Because you see, on the first
page of this novel we are jolted out of an ordinary, unreflective and passive
reception of words. “Oh, it’s all right for the time being,” we say casually. For now. Until something better
comes along. We put the accent on the first syllable of the word ‘being,’
having given the first three words equal, unstressed status. We are accustomed
to the phrase and give it little thought, and so the title does not jar us.
Then Nao introduces herself: “My name is Nao, and I am a time being,” and to make
sense of this statement we must put the stress on the word ‘time’ and rethink
the phrase. And so it continues through the novel, the gentle pressure to
rethink what we think we know.
“Together we’ll make magic,”
writes Nao to a reader she imagines in the future. Ruth Ozeki has made magic
with this novel. I finished it one afternoon and began rereading the same
evening.
3 comments:
(1) I cannot believe I did not read this review when you wrote it. It is probably because I was not online much at all then.
(2) You did a very fine job with the review. I have urged dozens of people to read this book and have failed to describe it in any useful way at all.

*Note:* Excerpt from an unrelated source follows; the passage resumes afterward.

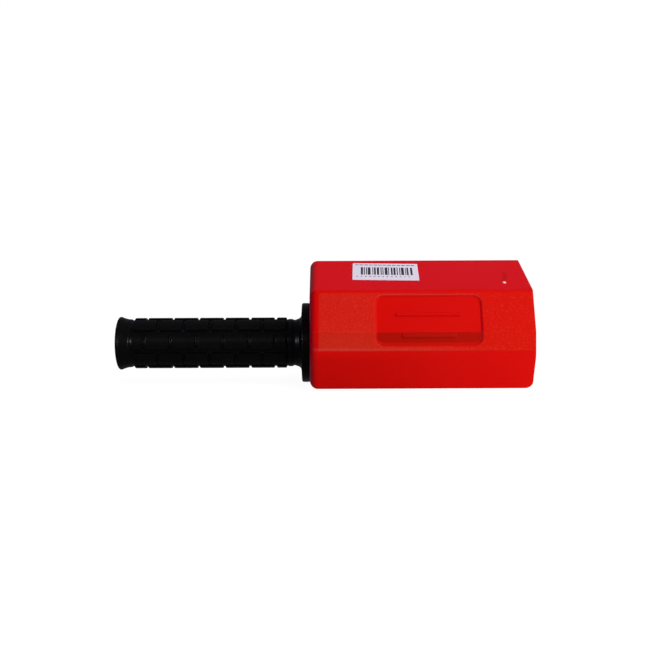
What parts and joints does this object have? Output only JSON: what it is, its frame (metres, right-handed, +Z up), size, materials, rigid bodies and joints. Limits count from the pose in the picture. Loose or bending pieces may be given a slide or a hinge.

(3) The way I settled on finally was to tell them nothing about the content but only about my own experience. "I cannot remember a book that has moved me more. I finished reading, closed the book, and thought for an hour or so. I opened the book and began again. I have never done that before."
(4) Now I can tell people to read this review!!! This is good.
Gerry, I'll be happy to have you send people to read my review and gain a wider audience for this difficult-to-describe novel. Did you hear Ruth Ozeki interviewed recently on NPR?
Now go read my review of WHITE DOG FELL FROM THE SKY, because everyone I've convinced to read this book has unanimously praised it to the skies.
Oh, thanks for pointing me to this post, Pamela -- I missed it the first time. Excellent review of a truly magical book. I'll be sharing it with my book club when we discuss tomorrow.